La prueba duraría un mes. Durante ese lapso Hiroyuki llevaría la vida más normal que pudiera con quien pasaba a ser su esposa. Compartirían su apartamento, nada lujoso pero plagado de todos los adelantos tecnológicos de un hogar japonés moderno. El problema estaba en que Hiroyuki nunca había tenido pareja. En sus 34 años apenas si había salido con alguna mujer. Las visitas a prostitutas habían sido bastante ocasionales, y la impotencia su común denominador.

Hiroyuki estaba rebosante de alegría porque ante cualquier nuevo fracaso sexo-genital, podía estar seguro que no pasaría vergüenza. Sofía estaba programada para ser absolutamente reservada. Más allá de un programado margen de maniobra donde podía tomar decisiones, básicamente cumplía órdenes. Sus decisiones, en definitiva, no eran más que complementos, asistencias, ayudas a quienes la habían creado. Como era sumamente inteligente, ayudaría positivamente, su creatividad estaba al servicio de sus “amos”.

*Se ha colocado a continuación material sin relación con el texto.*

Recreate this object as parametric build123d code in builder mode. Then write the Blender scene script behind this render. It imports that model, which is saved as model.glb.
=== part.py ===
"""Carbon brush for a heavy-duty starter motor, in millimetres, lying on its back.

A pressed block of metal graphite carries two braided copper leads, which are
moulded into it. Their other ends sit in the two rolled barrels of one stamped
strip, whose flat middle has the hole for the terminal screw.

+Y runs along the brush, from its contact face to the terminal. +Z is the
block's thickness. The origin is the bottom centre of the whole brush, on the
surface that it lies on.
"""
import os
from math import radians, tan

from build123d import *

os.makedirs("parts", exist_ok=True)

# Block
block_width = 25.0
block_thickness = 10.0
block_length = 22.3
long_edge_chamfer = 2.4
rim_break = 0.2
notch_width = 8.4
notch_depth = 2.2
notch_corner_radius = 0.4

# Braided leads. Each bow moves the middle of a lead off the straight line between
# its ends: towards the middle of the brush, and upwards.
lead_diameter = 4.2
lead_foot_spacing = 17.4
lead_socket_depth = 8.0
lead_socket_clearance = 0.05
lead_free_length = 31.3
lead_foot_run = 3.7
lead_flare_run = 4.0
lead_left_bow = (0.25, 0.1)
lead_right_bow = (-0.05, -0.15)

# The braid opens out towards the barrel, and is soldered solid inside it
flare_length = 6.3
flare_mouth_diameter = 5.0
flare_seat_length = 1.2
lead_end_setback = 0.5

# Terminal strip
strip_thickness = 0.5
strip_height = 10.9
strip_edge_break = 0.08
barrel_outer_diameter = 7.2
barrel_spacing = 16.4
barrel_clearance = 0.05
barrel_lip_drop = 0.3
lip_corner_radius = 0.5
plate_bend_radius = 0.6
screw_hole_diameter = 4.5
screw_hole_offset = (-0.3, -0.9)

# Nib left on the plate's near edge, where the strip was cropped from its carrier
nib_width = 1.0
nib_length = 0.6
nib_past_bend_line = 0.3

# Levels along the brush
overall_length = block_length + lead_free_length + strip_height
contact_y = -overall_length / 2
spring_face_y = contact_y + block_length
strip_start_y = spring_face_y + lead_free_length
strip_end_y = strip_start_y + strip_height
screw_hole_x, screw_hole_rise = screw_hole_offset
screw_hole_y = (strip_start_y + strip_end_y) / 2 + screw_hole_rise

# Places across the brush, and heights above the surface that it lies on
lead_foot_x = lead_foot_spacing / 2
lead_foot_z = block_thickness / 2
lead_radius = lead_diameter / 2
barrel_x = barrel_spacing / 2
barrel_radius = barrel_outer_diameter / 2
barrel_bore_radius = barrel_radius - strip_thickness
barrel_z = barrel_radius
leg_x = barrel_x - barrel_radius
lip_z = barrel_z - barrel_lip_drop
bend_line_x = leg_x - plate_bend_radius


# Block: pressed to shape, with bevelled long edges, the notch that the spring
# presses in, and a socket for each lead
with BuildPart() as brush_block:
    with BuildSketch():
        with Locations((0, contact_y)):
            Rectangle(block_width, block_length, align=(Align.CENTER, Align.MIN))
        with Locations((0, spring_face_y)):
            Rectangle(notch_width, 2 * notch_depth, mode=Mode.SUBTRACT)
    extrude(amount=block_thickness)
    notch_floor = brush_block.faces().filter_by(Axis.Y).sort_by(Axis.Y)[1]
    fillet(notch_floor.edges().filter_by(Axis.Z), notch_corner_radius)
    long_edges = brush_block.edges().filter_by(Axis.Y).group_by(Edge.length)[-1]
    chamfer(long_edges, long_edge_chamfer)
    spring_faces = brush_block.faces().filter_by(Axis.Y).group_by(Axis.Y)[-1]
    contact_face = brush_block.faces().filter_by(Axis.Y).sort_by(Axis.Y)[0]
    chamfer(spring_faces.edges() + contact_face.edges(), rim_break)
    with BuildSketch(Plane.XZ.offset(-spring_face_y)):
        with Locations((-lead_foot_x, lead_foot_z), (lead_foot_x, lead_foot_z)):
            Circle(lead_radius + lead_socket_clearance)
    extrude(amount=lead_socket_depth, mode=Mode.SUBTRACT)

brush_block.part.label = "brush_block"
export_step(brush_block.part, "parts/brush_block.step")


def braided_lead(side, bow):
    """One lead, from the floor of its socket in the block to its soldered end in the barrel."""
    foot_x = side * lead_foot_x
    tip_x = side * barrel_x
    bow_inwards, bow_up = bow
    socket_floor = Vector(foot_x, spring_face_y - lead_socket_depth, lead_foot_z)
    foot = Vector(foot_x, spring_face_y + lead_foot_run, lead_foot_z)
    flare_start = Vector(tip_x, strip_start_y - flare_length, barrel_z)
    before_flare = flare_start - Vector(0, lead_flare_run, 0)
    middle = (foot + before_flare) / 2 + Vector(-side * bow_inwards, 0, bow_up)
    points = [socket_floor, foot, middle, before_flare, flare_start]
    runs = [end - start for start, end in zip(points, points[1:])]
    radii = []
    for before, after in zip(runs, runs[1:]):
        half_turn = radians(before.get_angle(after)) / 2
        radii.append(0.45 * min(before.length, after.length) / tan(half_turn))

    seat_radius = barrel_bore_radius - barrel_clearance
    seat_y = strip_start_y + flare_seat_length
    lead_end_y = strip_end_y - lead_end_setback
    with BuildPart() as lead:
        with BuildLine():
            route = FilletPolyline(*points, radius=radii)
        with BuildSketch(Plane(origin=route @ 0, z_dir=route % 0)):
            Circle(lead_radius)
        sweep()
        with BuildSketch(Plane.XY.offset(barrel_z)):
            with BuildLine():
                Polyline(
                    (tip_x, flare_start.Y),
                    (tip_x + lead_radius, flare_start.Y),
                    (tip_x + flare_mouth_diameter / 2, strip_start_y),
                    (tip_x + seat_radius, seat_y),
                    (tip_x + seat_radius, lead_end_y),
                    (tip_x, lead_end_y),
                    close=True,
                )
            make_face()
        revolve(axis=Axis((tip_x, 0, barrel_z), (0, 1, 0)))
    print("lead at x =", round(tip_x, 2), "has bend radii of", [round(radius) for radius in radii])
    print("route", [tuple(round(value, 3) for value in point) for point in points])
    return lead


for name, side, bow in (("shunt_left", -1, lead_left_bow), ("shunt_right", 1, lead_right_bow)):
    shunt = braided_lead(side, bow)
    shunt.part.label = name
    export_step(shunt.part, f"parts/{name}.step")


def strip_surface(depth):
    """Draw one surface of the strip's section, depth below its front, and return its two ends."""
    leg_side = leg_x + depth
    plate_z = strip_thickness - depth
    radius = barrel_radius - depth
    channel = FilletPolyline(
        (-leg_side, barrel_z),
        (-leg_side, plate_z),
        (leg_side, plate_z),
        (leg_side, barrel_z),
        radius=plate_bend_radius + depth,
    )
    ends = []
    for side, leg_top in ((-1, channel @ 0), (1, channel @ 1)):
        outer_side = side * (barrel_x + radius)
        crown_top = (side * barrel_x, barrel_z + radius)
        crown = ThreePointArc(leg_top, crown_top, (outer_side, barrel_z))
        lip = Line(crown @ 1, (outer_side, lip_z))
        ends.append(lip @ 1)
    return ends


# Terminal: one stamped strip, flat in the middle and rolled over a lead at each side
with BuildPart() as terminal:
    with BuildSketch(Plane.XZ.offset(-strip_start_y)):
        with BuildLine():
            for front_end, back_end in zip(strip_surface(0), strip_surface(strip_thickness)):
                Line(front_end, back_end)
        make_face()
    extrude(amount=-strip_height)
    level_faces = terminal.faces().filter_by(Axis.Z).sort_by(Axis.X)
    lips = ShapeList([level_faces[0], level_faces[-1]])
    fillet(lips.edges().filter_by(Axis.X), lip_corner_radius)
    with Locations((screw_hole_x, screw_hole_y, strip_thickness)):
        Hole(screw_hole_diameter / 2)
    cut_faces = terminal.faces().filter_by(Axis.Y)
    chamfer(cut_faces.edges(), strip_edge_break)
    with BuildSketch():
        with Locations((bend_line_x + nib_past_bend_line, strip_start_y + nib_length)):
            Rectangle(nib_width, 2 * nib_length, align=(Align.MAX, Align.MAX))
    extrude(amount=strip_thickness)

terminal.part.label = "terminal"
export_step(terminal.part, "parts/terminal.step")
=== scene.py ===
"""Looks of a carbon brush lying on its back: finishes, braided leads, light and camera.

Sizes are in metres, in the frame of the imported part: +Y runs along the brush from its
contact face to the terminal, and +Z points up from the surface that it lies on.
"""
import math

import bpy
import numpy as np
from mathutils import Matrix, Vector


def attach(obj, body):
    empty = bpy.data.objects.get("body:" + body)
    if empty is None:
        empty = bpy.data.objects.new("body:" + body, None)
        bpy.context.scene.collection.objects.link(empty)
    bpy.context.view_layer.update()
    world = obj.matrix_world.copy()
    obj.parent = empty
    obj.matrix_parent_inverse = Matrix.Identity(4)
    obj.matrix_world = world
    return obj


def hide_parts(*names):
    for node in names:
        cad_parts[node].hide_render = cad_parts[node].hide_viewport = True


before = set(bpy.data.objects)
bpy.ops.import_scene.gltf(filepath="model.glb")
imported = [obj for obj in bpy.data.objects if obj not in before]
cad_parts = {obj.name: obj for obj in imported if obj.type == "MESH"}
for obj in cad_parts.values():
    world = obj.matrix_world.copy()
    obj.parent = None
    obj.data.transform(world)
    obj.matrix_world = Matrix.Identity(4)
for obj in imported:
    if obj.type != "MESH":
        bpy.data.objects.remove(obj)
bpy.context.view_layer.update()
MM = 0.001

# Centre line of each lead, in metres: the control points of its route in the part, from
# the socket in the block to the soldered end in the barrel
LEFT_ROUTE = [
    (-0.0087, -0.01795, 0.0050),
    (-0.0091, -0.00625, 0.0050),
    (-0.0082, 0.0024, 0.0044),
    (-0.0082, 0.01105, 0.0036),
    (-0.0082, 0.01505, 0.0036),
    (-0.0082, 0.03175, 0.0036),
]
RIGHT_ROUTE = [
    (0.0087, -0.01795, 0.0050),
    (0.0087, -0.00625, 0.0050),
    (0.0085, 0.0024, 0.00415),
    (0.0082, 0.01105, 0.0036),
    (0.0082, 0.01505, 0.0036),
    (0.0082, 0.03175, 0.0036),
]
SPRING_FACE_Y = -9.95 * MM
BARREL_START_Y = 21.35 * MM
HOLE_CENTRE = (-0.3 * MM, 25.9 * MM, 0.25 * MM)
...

Pero algo pasó que no fue exactamente así. La primera semana de convivencia fueron puras decepciones sexuales; Sofía había debido ayudarlo casi desesperadamente cada acto coital, logrando pobres, míseras eyaculaciones de Hiroyuki, obtenidas con sacrificio, casi sin erección, apelando a las más inimaginables maniobras, con más dolor que otra cosa (dolor físico, pero fundamentalmente, dolor moral). Ante este panorama, el lunes de la segunda semana, cuando el joven científico había salido, Sofía se comunicó telefónicamente con el Dr. Suzuka para presentar los reclamos del caso. Fue imposible hacer que el equipo no escuchara la conversación. ¡Quería sexo!, y esa “mujercita debilucha” de su pareja no la complacía.

Aunque no querían de ningún modo humillar a Hiroyuki, esa reacción fue incontenible. Apelando a los más rígidos autocontroles morales, no transformaron la situación en un bochorno. De todos modos, en los días siguientes el joven investigador pudo darse cuenta que el “chisme” había trascendido. Enojado, sumamente furioso, un par de noches después encaró a Sofía. Hablando en japonés, con las palabras más soeces e hirientes que encontró, increpó a la muñeca.

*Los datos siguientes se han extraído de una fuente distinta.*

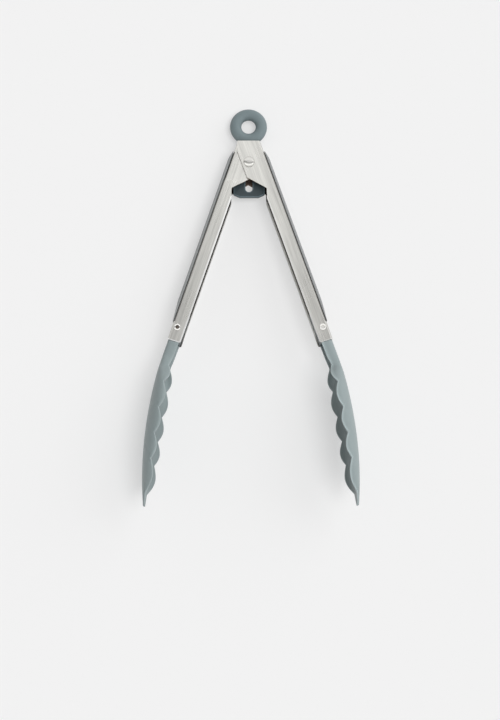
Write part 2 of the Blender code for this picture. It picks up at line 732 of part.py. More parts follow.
def head_rivet(name, side, finish, parent):
    """A tubular rivet through both flanges and the tang, rolled over at both ends."""
    seat = CHANNEL_WIDTH / 2 + RIVET_SEAT_GAP
    end = seat + HEAD_RIVET_FLANGE
    profile = [
        (HEAD_RIVET_BORE, -end),
        (HEAD_RIVET_RADIUS, -end),
        (HEAD_RIVET_FLANGE_RADIUS, -seat - HEAD_RIVET_FLANGE / 2),
        (HEAD_RIVET_FLANGE_RADIUS, -seat),
        (HEAD_RIVET_RADIUS, -seat),
        (HEAD_RIVET_RADIUS, seat),
        (HEAD_RIVET_FLANGE_RADIUS, seat),
        (HEAD_RIVET_FLANGE_RADIUS, seat + HEAD_RIVET_FLANGE / 2),
        (HEAD_RIVET_RADIUS, end),
        (HEAD_RIVET_BORE, end),
    ]
    bm = turned(profile, ROUND_STEPS // 2, closed=True)
    bmesh.ops.translate(bm, verts=bm.verts, vec=(HEAD_RIVET_OFFSET, head_rivet_height(), 0))
    return piece(name, mirror_for(bm, side), finish, parent)


def solid_points():
    """World positions of every visible solid's points."""
    bpy.context.view_layer.update()
    graph = bpy.context.evaluated_depsgraph_get()
    clouds = []
    for obj in bpy.context.scene.objects:
        if obj.type not in ("MESH", "CURVE") or obj.hide_render:
            continue
        evaluated = obj.evaluated_get(graph)
        mesh = evaluated.to_mesh()
        clouds.append([evaluated.matrix_world @ vert.co for vert in mesh.vertices])
        evaluated.to_mesh_clear()
    return np.array([spot[:] for cloud in clouds for spot in cloud])


def lay_down(root):
    """Turns and lifts the tongs onto z = 0, resting on both heads and whatever is lowest at the hinge end."""
    side_view = sorted(set(map(tuple, solid_points()[:, 1:])))
    hull = []
    for point in side_view:
        while len(hull) > 1:
            (y1, z1), (y2, z2) = hull[-2:]
            if (y2 - y1) * (point[1] - z1) - (z2 - z1) * (point[0] - y1) > 0:
                break
            hull.pop()
        hull.append(point)
    middle = (side_view[0][0] + side_view[-1][0]) / 2
    (y1, z1), (y2, z2) = next(pair for pair in zip(hull, hull[1:]) if pair[1][0] > middle)
    root.rotation_euler.x = -math.atan2(z2 - z1, y2 - y1)
    points = solid_points()
    low, high = points.min(axis=0), points.max(axis=0)
    root.location = (-(low[0] + high[0]) / 2, -(low[1] + high[1]) / 2, -low[2])


def main():
    clear_scene()
    steel = material("brushed_stainless_steel", "C9C7C1", 0.32, 1)
    rivet_steel = material("polished_stainless_steel", "D6D5D2", 0.18, 1)
    spring_steel = material("spring_steel", "6B5F58", 0.35, 1)
    nylon = material("moulded_nylon", "4C575A", 0.5, 0)
    silicone = material("moulded_silicone", "7C898B", 0.6, 0)
    grip_rubber = material("grip_silicone", "838787", 0.65, 0)

    tongs = empty("lying_tongs", None)
    lock = empty("lock_slide", tongs)
    pivot_rivet(rivet_steel, tongs)
    pivot_sleeve(rivet_steel, tongs)
    torsion_spring(spring_steel, tongs)
    lock_tab(nylon, lock)
    ring_cover(silicone, lock)
    for side_name, side in (("right", 1), ("left", -1)):
        hinge = empty(f"{side_name}_hinge", tongs, side * OPEN_ANGLE)
        arm(f"{side_name}_arm", side, side < 0, steel, hinge)
        grip(f"{side_name}_grip", side, grip_rubber, hinge)
        head(side_name, side, nylon, silicone, hinge)
        head_rivet(f"{side_name}_head_rivet", side, rivet_steel, hinge)
    lay_down(tongs)


main()
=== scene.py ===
"""Locking kitchen tongs, dressed for a plain studio picture taken from above.

Lengths are in metres. The tongs' own frame has the pivot at its origin, +Y to the pull ring and +Z up
through the rivet. An arm's own frame is turned by half the opening about the pivot, with +X out of its
web and -Y along it to the head; the left arm is its mirror image.
"""

import json
import math

import bmesh
import bpy
import numpy as np
from bpy.props import FloatProperty, FloatVectorProperty, IntProperty, PointerProperty
from mathutils import Matrix, Vector


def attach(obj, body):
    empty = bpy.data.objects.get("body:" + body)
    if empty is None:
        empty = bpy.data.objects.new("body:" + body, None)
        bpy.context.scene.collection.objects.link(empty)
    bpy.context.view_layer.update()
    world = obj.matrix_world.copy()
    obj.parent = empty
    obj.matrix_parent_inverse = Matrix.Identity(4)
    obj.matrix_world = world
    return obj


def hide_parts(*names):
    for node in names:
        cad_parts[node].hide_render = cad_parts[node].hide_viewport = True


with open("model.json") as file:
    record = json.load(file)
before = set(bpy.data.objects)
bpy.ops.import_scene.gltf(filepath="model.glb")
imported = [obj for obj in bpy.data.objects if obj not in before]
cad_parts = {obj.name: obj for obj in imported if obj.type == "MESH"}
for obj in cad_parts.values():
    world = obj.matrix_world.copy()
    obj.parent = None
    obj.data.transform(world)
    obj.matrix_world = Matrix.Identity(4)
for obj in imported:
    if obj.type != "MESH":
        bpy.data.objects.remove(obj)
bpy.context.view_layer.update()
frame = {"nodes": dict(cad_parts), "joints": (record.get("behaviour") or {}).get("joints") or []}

bl_info = {
    "name": "Locking Kitchen Tongs",
    "version": (1, 0, 0),
    "blender": (4, 5, 0),
    "location": "View3D > Sidebar > Tongs",
    "description": "Steel kitchen tongs with soft scoop heads, grips and a pull-ring lock",
    "category": "Object",
}

JOINTS = {joint["name"]: joint for joint in frame["joints"]}
SIDES = (("right", 1), ("left", -1))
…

La respuesta de Sofía, tranquila, sumamente serena, hasta amistosa, fue simple, pero lapidaria: “Deberías retomar con tu psicóloga”.

Esa misma noche procedió a desactivarla. La desarmó íntegra, y lo sorprendió el amanecer escribiendo el informe que luego enviaría al Instituto, con el que dio por terminantemente finalizado el experimento, recomendado no proceder a fabricar ese “diabólico engendro”.